We set aside the award, in part.

 

[1] 5 U.S.C. § 7106(a)(2)(B).

[2] 73 FLRA 670 (2023).

[3] 5 U.S.C. § 7106(b).

[4] Exceptions, Attach. 6, Agency’s Use of Force Handbook at 9.

[5] Award at 3‑4.

[6] Exceptions, Attach. 5, Collective‑Bargaining Agreement at 69.

[7] Id. at 70‑71.

[8] Award at 56.

[9] Id. at 59.

[10] Id. at 61 & n.5.

[11] Id. at 60‑61 & n.5 (emphasis omitted).

[12] Id. at 62‑63.

[13] Unless otherwise noted, all dates hereafter occurred in 2023.

[14] Exceptions Br. at 8‑12.

[15] Id. at 10‑11.

[16] 5 C.F.R. §§ 2425.4(c), 2429.5.

[17] Award at 33 (noting Union’s argument that Agency committed unjustified personnel action “by imposing an indefinite suspension” without allowing grievant to exercise its “rights under Article 32”); Exceptions, Attach. 3, Union’s Post‑Hr’g Br. at 8 (alleging Agency wrongfully “circumvent[ed] the suspension procedures and protections contained in Article 32 by . . . imposing an indefinite suspension”).

[18] 5 C.F.R. §§ 2425.4(c), 2429.5; see NTEU, Chapter 149, 73 FLRA 413, 414 (2023) (dismissing essence argument because excepting party could have, but did not, raise argument before arbitrator); AFGE, Council of Prison Locs., Loc. 405, 67 FLRA 395, 397 (2014) (dismissing essence exceptions where excepting party had “sufficient opportunity” to “present[] its interpretation of” parties’ agreement at arbitration yet failed to do so).

[19] Exceptions Br. at 13‑16; Agency’s Supp. Br. at 3‑6.

[20] U.S. Dep’t of the Interior, U.S. Park Police, 73 FLRA 276, 278 (2022).

[21] U.S. Dep’t of the Navy, Naval Med. Ctr., Camp Lejeune, Jacksonville, N.C., 73 FLRA 137, 140 (2022).

[22] 73 FLRA at 676‑81.

[23] Id. at 676‑77.

[24] Id. at 677‑80.

[25] Exceptions Br. at 14; Agency’s Supp. Br. at 3‑4.

[26] Antilles Consol. Educ. Ass’n, 73 FLRA 282, 283 (2022).

[27] Award at 56.

[28] Id. at 59.

[29] Id. at 60‑61; see also id. at 61 n.5 (finding Agency’s ten‑month investigation, and concurrent placement of grievant on administrative duties, “‘prima facie’ unreasonable” (emphasis omitted)).

[30] See U.S. DOJ, Fed. BOP, Fed. Transfer Ctr., Okla. City, Okla., 57 FLRA 158, 159 (2001) (Chairman Cabaniss dissenting on other grounds) (finding award affected management’s right to assign work where arbitrator’s interpretation of parties’ agreement limited duration of work assignments); AFGE, Nat’l Border Patrol Council, 51 FLRA 1308, 1325 (1996) (holding that proposals which “restrict management in determining the duration of work assignments . . . affect . . . management’s right to assign work” (citing AFGE, Loc. 1658, 44 FLRA 1375, 1379 (1992))).

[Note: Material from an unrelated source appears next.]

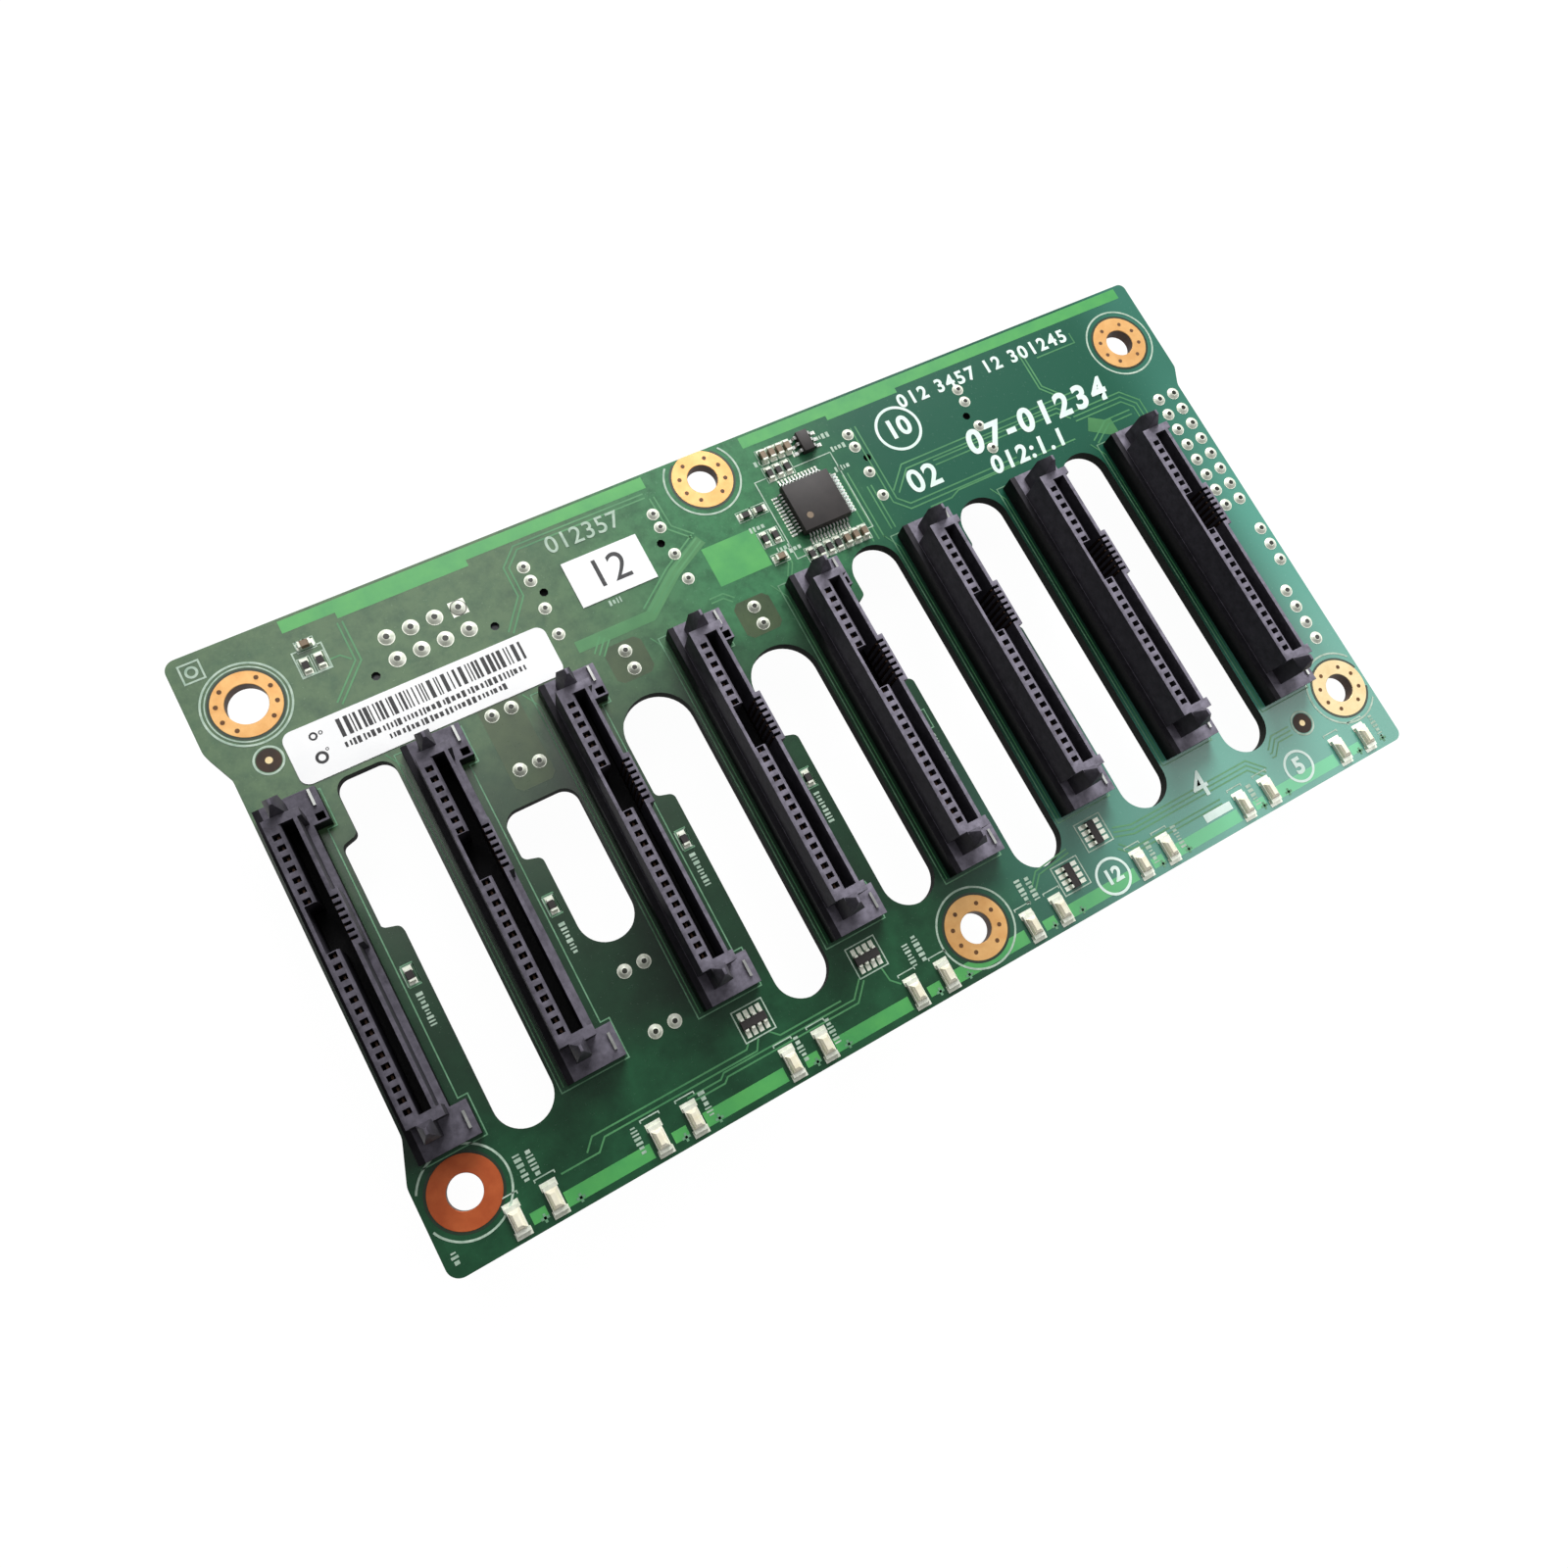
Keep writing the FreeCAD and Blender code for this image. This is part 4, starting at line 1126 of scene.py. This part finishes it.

[31] See Union’s Supp. Br. at 1 (arguing that “Arbitrator’s remedy does not direct the Agency to take or refrain from taking any action that involves a management right”).

[32] See CFPB, 73 FLRA at 677 (explaining that an “arbitrator’s finding of a [contract] violation” and an “arbitrator’s awarded remedy” constitute “two, conceptually distinct ways” that an award can affect management’s rights (emphasis omitted)).

[33] Id. at 679.

[34] Union’s Supp. Br. at 2.

[35] Id.

[36] CFPB, 73 FLRA at 680 (recognizing that it is unnecessary to address the third and fourth CFPB questions unless “the answer to the [second] question is yes”).

[37] Id.

[38] Award at 59‑61; see 5 U.S.C. § 5596(b)(1) (requiring backpay award be supported by finding that employee suffered “an unjustified or unwarranted personnel action,” as evidenced by violation of “applicable law, rule, regulation, or collective[‑]bargaining agreement”).

[39] See U.S. Dep’t of the Treasury, U.S. Customs Serv., Port of N.Y. & Newark, 57 FLRA 718, 722 (2002) (setting aside backpay remedy for lack of unjustified personnel action where Authority found arbitrator’s underlying contract‑violation and unfair‑labor‑practice findings deficient).

[40] We note that neither party excepted to the Arbitrator’s finding that the Agency did not violate the Use of Force Handbook in suspending the grievant’s law‑enforcement authority or the Arbitrator’s denial of certain requested remedies.  Award at 60‑62.  Therefore, we leave undisturbed those portions of the award.

[41] Exceptions Br. at 16‑17; Agency’s Supp. Br. at 6‑7 (arguing that award is contrary to management’s right to determine internal security practices under § 7106(a)(1) of the Statute); Exceptions Br. at 17‑19 (arguing that backpay remedy is contrary to Back Pay Act because there is no underlying unjustified or unwarranted personnel action); see, e.g.U.S. Dep’t of VA, Robley Rex Med. Ctr., 73 FLRA 468, 470 n.27 (2023) (finding it unnecessary to address additional exceptions after setting aside award as contrary to law).